Smaller deals in favor as sponsor activity drives Healthcare M&A
David Levin: Antitrust and the current environment we're operating in with the FTC is putting any thought of a large cap merger out of play. As boards consider deals, it's more about bolting on products and platforms that fit and can drive growth. It's taking longer for deals to get done but it's not stopping them from happening.
Ahmed Attia: You're seeing businesses both large and small consider spin-offs, divestitures and carve outs. The financial sponsor community has over a trillion dollars of capital on their balance sheets, which middle market firms with a focus on healthcare are anxious to deploy. We believe that’s going to drive a lot of M&A activity in H2 this year.
Firms leveraging government support to drive M&A
Andrew ‘Cal’ Callaway: Government support was a huge benefit to many large cap companies who participated in not only covid vaccines, but also in therapeutics. With growth beginning to wane, you're going to see those participants use the cash sitting on balance sheets to aggressively chase new opportunities across the board. On the therapeutic side people are changing how they think about the long term for many of these programs; small molecules could have meaningful pricing impact nine years out and biologics 13 years out.
Ahmed Attia: Interestingly, the financial sponsor community has been able to outcompete strategics for assets in select sectors. We're seeing that dynamic across the board, especially in pharma services around CRO assets, CDMO assets, and some select HCIT assets and large platforms; because of the capital that’s out there to be deployed.
Sponsors exploring creative financing to leverage larger deals
David Levin: In life sciences, sponsors have shifted their focus away from specialty pharma and generics to focus on areas such as Consumer Health, OTC or CDMO. And they've put expertise onto their teams to build these life sciences funds. It's less of a traditional M&A acquisition model and more of a creative financing model.

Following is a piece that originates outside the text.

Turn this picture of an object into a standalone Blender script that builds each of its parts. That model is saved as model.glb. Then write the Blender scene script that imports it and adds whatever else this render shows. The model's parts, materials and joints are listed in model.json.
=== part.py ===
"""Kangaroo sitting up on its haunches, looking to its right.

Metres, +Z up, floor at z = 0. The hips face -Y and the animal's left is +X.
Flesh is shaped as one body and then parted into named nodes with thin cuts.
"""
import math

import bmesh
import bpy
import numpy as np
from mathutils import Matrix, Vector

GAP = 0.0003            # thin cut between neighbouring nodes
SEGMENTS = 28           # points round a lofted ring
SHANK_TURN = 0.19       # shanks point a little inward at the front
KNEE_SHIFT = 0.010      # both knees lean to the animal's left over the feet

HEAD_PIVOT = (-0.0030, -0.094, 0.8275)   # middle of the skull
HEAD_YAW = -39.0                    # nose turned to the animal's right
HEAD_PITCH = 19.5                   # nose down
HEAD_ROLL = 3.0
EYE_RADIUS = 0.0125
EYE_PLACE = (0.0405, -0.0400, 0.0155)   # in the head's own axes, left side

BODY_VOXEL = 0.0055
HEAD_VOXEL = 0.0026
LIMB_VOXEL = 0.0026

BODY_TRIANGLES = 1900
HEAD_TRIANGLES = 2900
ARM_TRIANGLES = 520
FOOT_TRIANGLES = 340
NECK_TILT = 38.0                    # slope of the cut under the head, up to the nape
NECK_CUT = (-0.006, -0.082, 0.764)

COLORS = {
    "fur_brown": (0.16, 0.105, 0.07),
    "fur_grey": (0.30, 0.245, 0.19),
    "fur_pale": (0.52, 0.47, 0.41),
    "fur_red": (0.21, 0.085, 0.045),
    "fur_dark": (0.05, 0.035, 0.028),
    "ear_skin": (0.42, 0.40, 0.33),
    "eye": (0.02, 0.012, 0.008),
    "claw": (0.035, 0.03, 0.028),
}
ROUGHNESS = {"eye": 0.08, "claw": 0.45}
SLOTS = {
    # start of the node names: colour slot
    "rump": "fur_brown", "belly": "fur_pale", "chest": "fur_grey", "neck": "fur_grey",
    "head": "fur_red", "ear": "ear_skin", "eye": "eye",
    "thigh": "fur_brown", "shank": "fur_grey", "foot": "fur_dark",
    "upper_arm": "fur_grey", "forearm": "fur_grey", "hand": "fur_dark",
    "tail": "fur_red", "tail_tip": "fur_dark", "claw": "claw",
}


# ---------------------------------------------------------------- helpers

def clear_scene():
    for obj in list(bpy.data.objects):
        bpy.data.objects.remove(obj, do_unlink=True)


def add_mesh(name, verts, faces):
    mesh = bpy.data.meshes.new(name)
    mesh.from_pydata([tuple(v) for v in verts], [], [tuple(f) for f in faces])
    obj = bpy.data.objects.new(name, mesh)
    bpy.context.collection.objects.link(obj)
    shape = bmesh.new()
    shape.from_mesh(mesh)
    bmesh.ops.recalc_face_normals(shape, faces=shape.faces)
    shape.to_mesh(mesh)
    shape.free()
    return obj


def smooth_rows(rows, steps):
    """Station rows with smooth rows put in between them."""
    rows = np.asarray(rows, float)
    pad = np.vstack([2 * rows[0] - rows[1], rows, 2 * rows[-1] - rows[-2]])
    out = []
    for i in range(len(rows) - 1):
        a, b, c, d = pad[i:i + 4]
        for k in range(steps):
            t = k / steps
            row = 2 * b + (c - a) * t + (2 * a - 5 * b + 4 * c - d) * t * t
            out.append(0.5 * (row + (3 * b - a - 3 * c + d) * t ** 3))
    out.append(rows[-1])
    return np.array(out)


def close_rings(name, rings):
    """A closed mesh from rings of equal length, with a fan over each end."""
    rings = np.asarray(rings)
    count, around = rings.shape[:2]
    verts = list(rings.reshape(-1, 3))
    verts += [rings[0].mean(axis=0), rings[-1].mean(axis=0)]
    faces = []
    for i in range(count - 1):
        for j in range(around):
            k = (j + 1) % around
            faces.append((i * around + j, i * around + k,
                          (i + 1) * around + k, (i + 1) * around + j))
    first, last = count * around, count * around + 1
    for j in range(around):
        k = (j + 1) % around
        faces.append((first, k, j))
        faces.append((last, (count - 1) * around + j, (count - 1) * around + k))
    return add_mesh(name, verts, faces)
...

Ahmed Attia: Sponsors are looking for very specific creative, differentiated angles to unlock opportunities, where they could ultimately own a bigger enterprise in partnership with strategics; enabling sponsors to deploy their capital.

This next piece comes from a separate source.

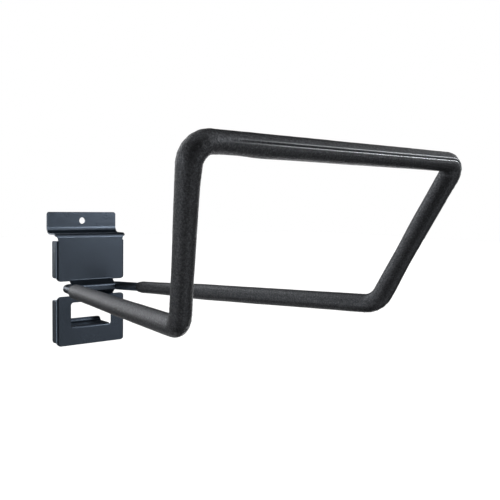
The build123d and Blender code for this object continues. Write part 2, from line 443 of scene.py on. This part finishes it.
def foam_sleeve(material):
    """Split foam tube wrapped on the rod, with its slit, squeezed bends and tapered ends."""
    line = sleeve_line()
    frames = carried(line)
    lengths = distances(line)
    total = lengths[-1]
    angles = ring_angles()
    corners = [LOWER_CORNER, UPPER_CORNER, mirrored(LOWER_CORNER), mirrored(UPPER_CORNER)]

    def around(i):
        """The ring's angles, each with the direction it points in."""
        front, out = frames[i]
        turn = radians(slit_angle(line[i].x, line[i].z))
        return [(a, front * cos(a + turn) + out * sin(a + turn)) for a in angles]

    vertices, edges = [], []
    for i, (point, s) in enumerate(zip(line, lengths)):
        taper = smooth(min(s, total - s), -1.0, FOAM_TAPER)
        thin = THINNED * (1.0 - smooth(total - s, THINNED_FROM, THINNED_TO))
        bend = max(bell((point - corner).length / BEND_REACH) for corner in corners)
        squeeze = SQUEEZE * bend * sin(2 * pi * s / SQUEEZE_PITCH)
        opening = slit_opening(point.x, point.z)
        # The lips' painted highlight is half as strong at the -X end and full towards +X.
        highlight_gain = 0.5 + 0.5 * smooth(point.x, -70.0, 60.0)
        inner_side = -1 if slit_angle(point.x, point.z) > 0 else 1
        for angle, direction in around(i):
            offset = abs(angle) * FOAM_RADIUS
            radius = skin_radius(point, direction, offset, opening) + squeeze - thin
            radius += unevenness(point, direction)
            radius = BORE_RADIUS + END_LIP + (radius - BORE_RADIUS - END_LIP) * taper
            vertices.append((point + direction * radius) * MM)
            # Painted highlight on the lips: full on the inner (lower) lip, weaker on the outer
            # one.
            pale = 1.0 if angle * inner_side > 0 else OUTER_LIP_HIGHLIGHT
            edges.append(pale * opening * highlight_gain * bell((offset - LIP_HIGHLIGHT_OFFSET) / LIP_HIGHLIGHT_SPREAD))
    bore = list(range(len(line) - 1, 0, -BORE_RINGS)) + [0]
    for i in bore:
        for angle, direction in around(i):
            vertices.append((line[i] + direction * BORE_RADIUS) * MM)
            edges.append(0.0)

    faces = tube_faces(len(line) + len(bore), len(angles))
    mesh = bpy.data.meshes.new("foam_sleeve_skin")
    mesh.from_pydata(vertices, [], faces)
    mesh.polygons.foreach_set("use_smooth", [True] * len(faces))
    mesh.attributes.new("slit_lip_highlight", "FLOAT", "POINT").data.foreach_set("value", edges)
    mesh.materials.append(material)
    return in_scene("foam_sleeve_skin", mesh)


# ---------------------------------------------------------------- studio

def camera():
    """In front of the object, to its left and a little above its middle."""
    yaw, pitch, roll = CAMERA_YAW, CAMERA_PITCH, CAMERA_ROLL
    ahead = Vector((sin(yaw) * cos(pitch), cos(yaw) * cos(pitch), sin(pitch)))
    right = Vector((cos(yaw), -sin(yaw), 0.0))
    up = right.cross(ahead)
    right, up = cos(roll) * right + sin(roll) * up, cos(roll) * up - sin(roll) * right
    data = bpy.data.cameras.new("camera")
    data.sensor_width, data.lens = CAMERA_SENSOR, CAMERA_LENS
    data.clip_start, data.clip_end = CAMERA_NEAR, CAMERA_FAR
    item = in_scene("camera", data)
    turned = Matrix((right, up, -ahead)).transposed().to_4x4()
    item.matrix_world = Matrix.Translation(CAMERA_PLACE) @ turned
    SCENE.camera = item


def soft_light(name, azimuth, elevation, width, height, power):
    """Softbox that looks at the object's middle; azimuth 0 stands on the -Y side."""
    a, e = radians(azimuth), radians(elevation)
    back = Vector((sin(a) * cos(e), -cos(a) * cos(e), sin(e)))
    data = bpy.data.lights.new(name, "AREA")
    data.shape, data.size, data.size_y = "RECTANGLE", width, height
    data.energy = power
    item = in_scene(name, data)
    item.location = CENTRE + back * LIGHT_DISTANCE
    item.rotation_euler = (-back).to_track_quat("-Z", "Y").to_euler()
    item.visible_camera = False
    return item


def floor():
    """Pale floor below the object, which only the camera sees, under its own wide light."""
    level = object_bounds()[0].z - FLOOR_DROP
    wash = soft_light("floor_wash", 0.0, 90.0, WASH_SIZE, WASH_SIZE, WASH_WATTS)
    wash.location.z = level + WASH_HEIGHT
    pale = Shader("pale_floor", Roughness=0.8)
    tone = pale.ramp(pale.noise(2.0), (0.4, FLOOR_DARK), (0.6, FLOOR_LIGHT))
    pale.drive("Base Color", tone)
    signs = ((-1, -1), (1, -1), (1, 1), (-1, 1))
    corners = [(x * FLOOR_HALF, y * FLOOR_HALF, level) for x, y in signs]
    mesh = bpy.data.meshes.new("floor")
    mesh.from_pydata(corners, [], [(0, 1, 2, 3)])
    mesh.materials.append(pale.material)
    item = in_scene("floor", mesh)
    item.visible_diffuse = item.visible_glossy = False
    item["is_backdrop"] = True


def world():
    """White for the camera only, so that the softboxes alone light the object."""
    sky = bpy.data.worlds.new("studio")
    sky.use_nodes = True
    tree = sky.node_tree
    back = tree.nodes["Background"]
    back.inputs["Color"].default_value = (1, 1, 1, 1)
    rays = tree.nodes.new("ShaderNodeLightPath")
    tree.links.new(rays.outputs["Is Camera Ray"], back.inputs["Strength"])
    SCENE.world = sky


# ---------------------------------------------------------------- scene

for name, node, *look in COATS:
    paint(node, powder_coat(name, *look))

sleeve = foam_sleeve(foam_skin("foam_skin"))
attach(sleeve, "root")
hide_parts("foam_sleeve")

floor()
for light in LIGHTS:
    soft_light(*light)
world()
camera()
SCENE.view_settings.view_transform = "Standard"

Andrew ‘Cal’ Callaway: Private equity has benefited from having access to direct lenders as they think about existing portfolio company additions or smaller transactions. Large cap private equity is struggling to access the institutional market, but as that market begins to open up, we're going to see a wave of pretty sizable transactions of £10 billion and above.
Businesses should prepare for robust M&A in H2
Andrew ‘Cal’ Callaway: My advice to firms in a more robust M&A market is be prepared and know what you want to do, because these opportunities are going to come fast and furious. You need to make sure you have your ducks in a row from a management board perspective.

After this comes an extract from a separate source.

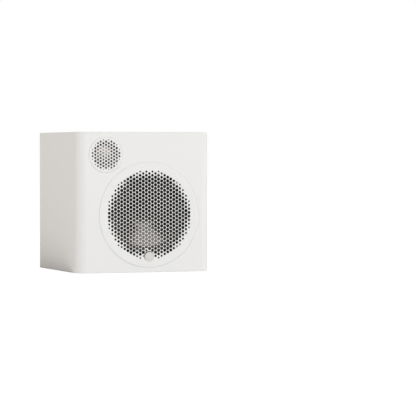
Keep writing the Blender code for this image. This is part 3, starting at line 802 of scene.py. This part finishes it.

Ahmed Attia: Businesses should think creatively about M&A in terms of structures that can bridge valuation gaps in terms of back-end mechanisms to address the topic of valuation. They should also think creatively about financing and consider how to package a fulsome proposals.
Vito Sperduto: You need to make sure that you've got a really strong team around you, because deals are going to take longer and there's going to be more work that needs to be done with the regulators.